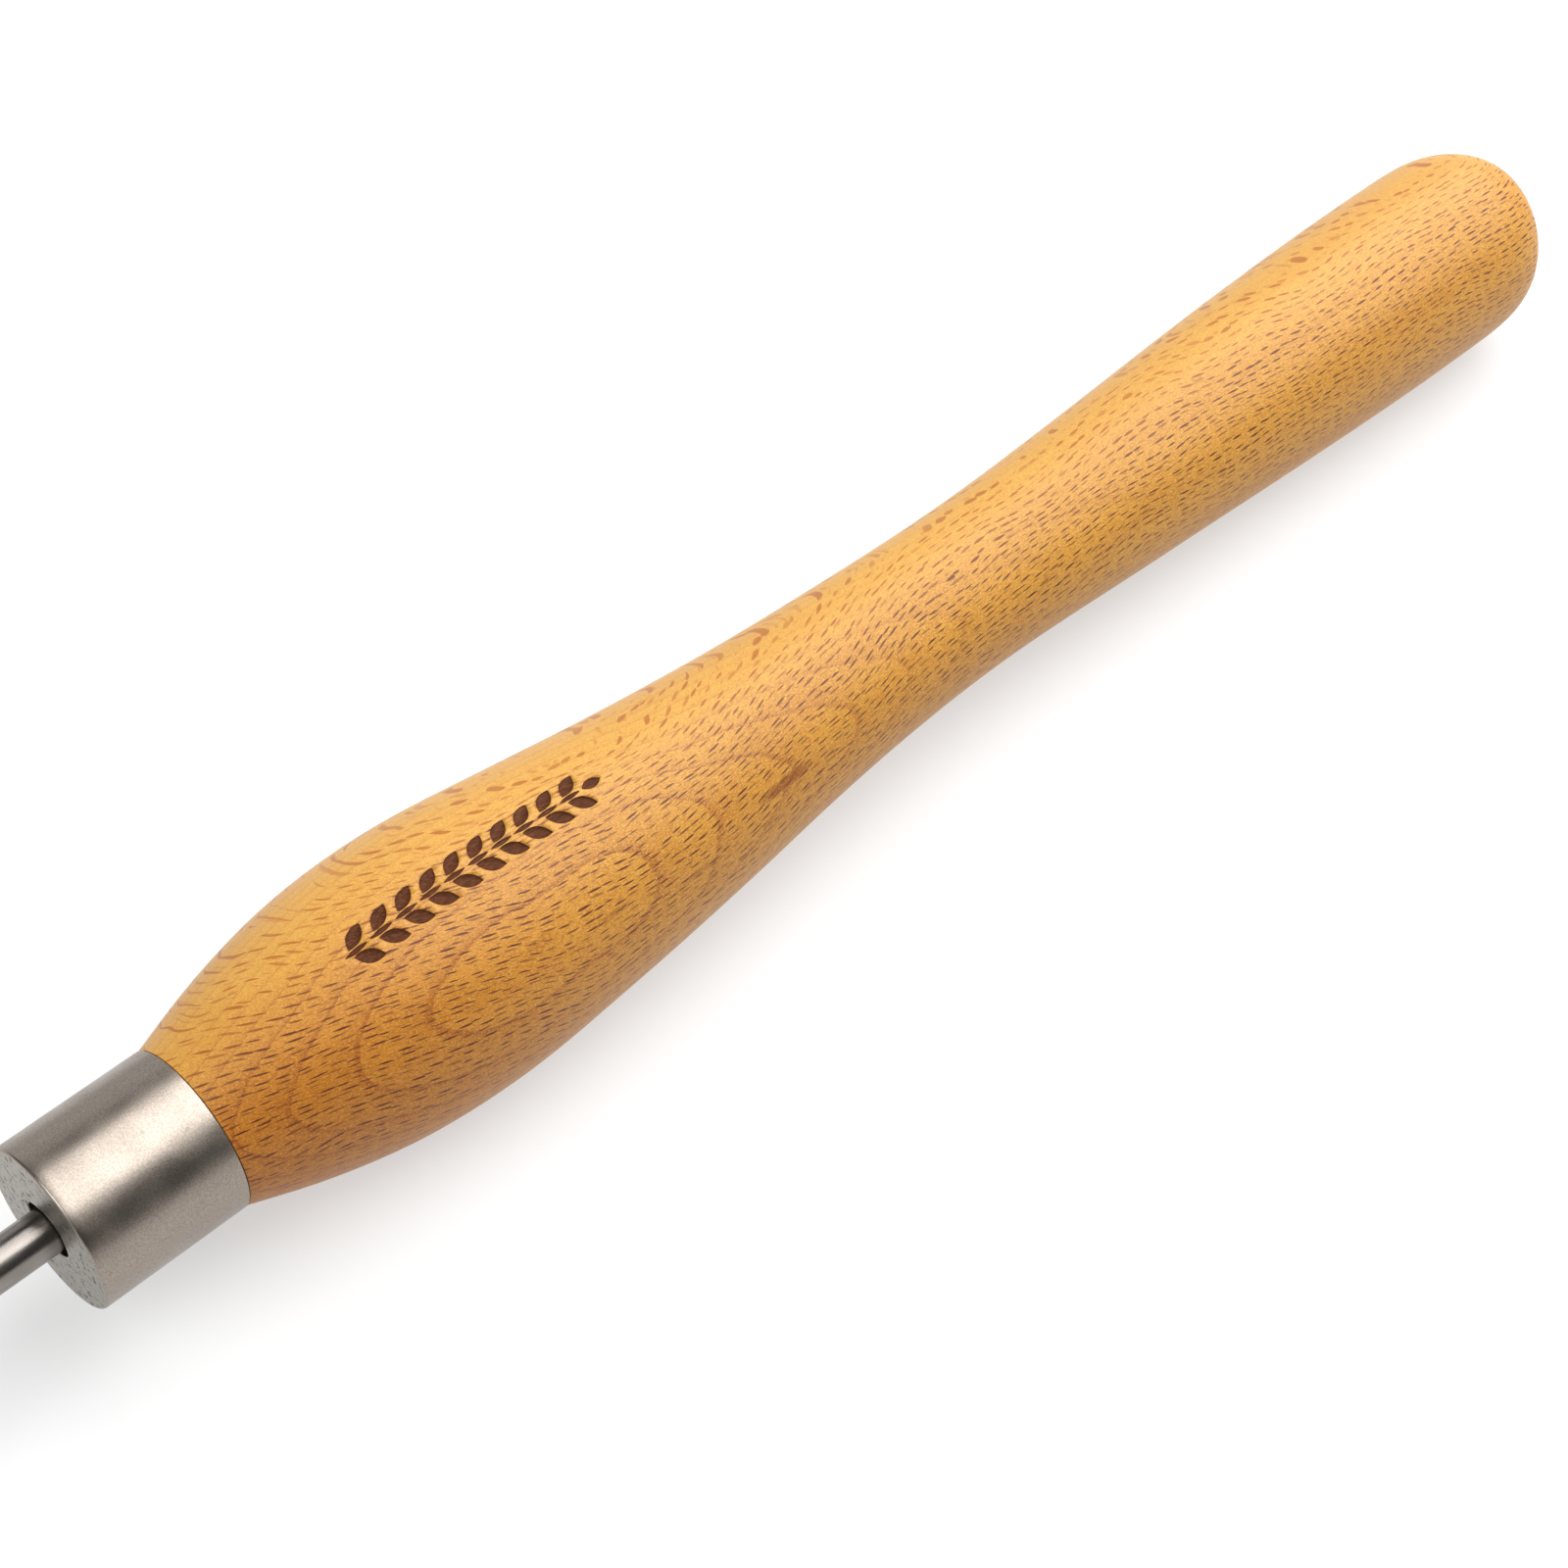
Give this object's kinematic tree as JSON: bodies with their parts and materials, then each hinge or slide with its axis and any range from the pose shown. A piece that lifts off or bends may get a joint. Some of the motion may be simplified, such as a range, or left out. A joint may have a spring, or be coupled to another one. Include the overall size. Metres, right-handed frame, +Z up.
{
  "type": "woodworking gouge",
  "caption": "Hand gouge: a fluted round steel bar set through a closed steel ferrule into a long, waisted, turned beech handle.",
  "frame": {"origin": "under the middle of the tool's bounding box, on the surface that the tool lies on", "axes": "+X along the tool towards the cutting edge (the tool's own axis rises 0.92 degrees towards it, because the handle lies on its bulge and its butt), +Y across, +Z up; the flute opens towards +Z"},
  "size_m": [0.4456, 0.0388, 0.0389],
  "materials": {
    "lacquered_beech": "satin clear lacquer over steamed beech",
    "turned_steel": "satin, turned, with a pitted matte front face",
    "tool_steel": "ground and polished bar, with a bright ground bevel",
    "epoxy": "cured amber adhesive"
  },
  "bodies": {
    "root": {"handle": "lacquered_beech", "ferrule": "turned_steel", "gouge_blade": "tool_steel", "tang_adhesive": "epoxy"}
  },
  "joints": []
}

Task to carry out – Please output the entire listing exactly as it stands.

Completed task –
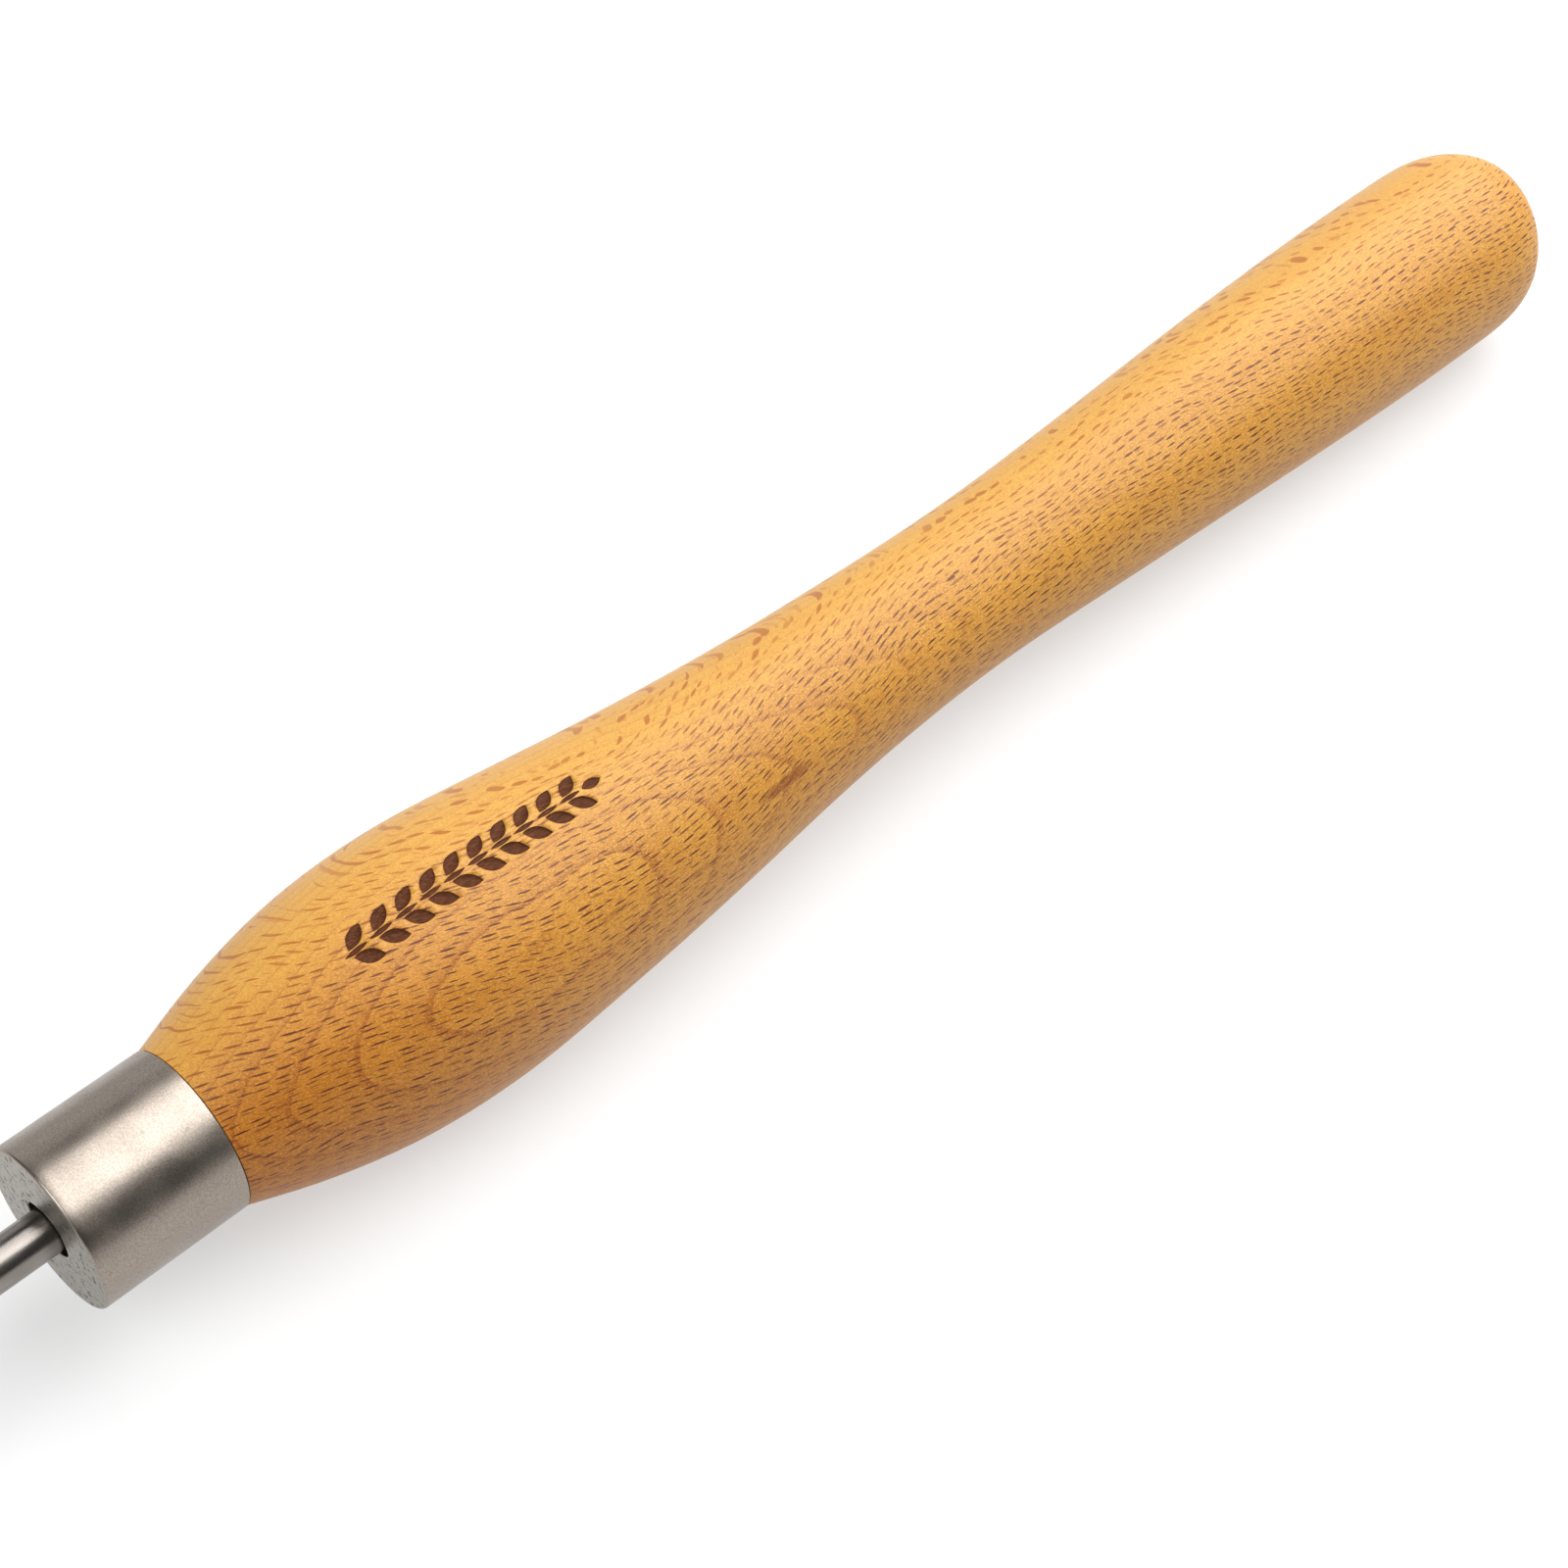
Give this object's kinematic tree as JSON: bodies with their parts and materials, then each hinge or slide with its axis and any range from the pose shown. A piece that lifts off or bends may get a joint. Some of the motion may be simplified, such as a range, or left out. A joint may have a spring, or be coupled to another one. Include the overall size. Metres, right-handed frame, +Z up.
{
  "type": "woodworking gouge",
  "caption": "Hand gouge: a fluted round steel bar set through a closed steel ferrule into a long, waisted, turned beech handle.",
  "frame": {"origin": "under the middle of the tool's bounding box, on the surface that the tool lies on", "axes": "+X along the tool towards the cutting edge (the tool's own axis rises 0.92 degrees towards it, because the handle lies on its bulge and its butt), +Y across, +Z up; the flute opens towards +Z"},
  "size_m": [0.4456, 0.0388, 0.0389],
  "materials": {
    "lacquered_beech": "satin clear lacquer over steamed beech",
    "turned_steel": "satin, turned, with a pitted matte front face",
    "tool_steel": "ground and polished bar, with a bright ground bevel",
    "epoxy": "cured amber adhesive"
  },
  "bodies": {
    "root": {"handle": "lacquered_beech", "ferrule": "turned_steel", "gouge_blade": "tool_steel", "tang_adhesive": "epoxy"}
  },
  "joints": []
}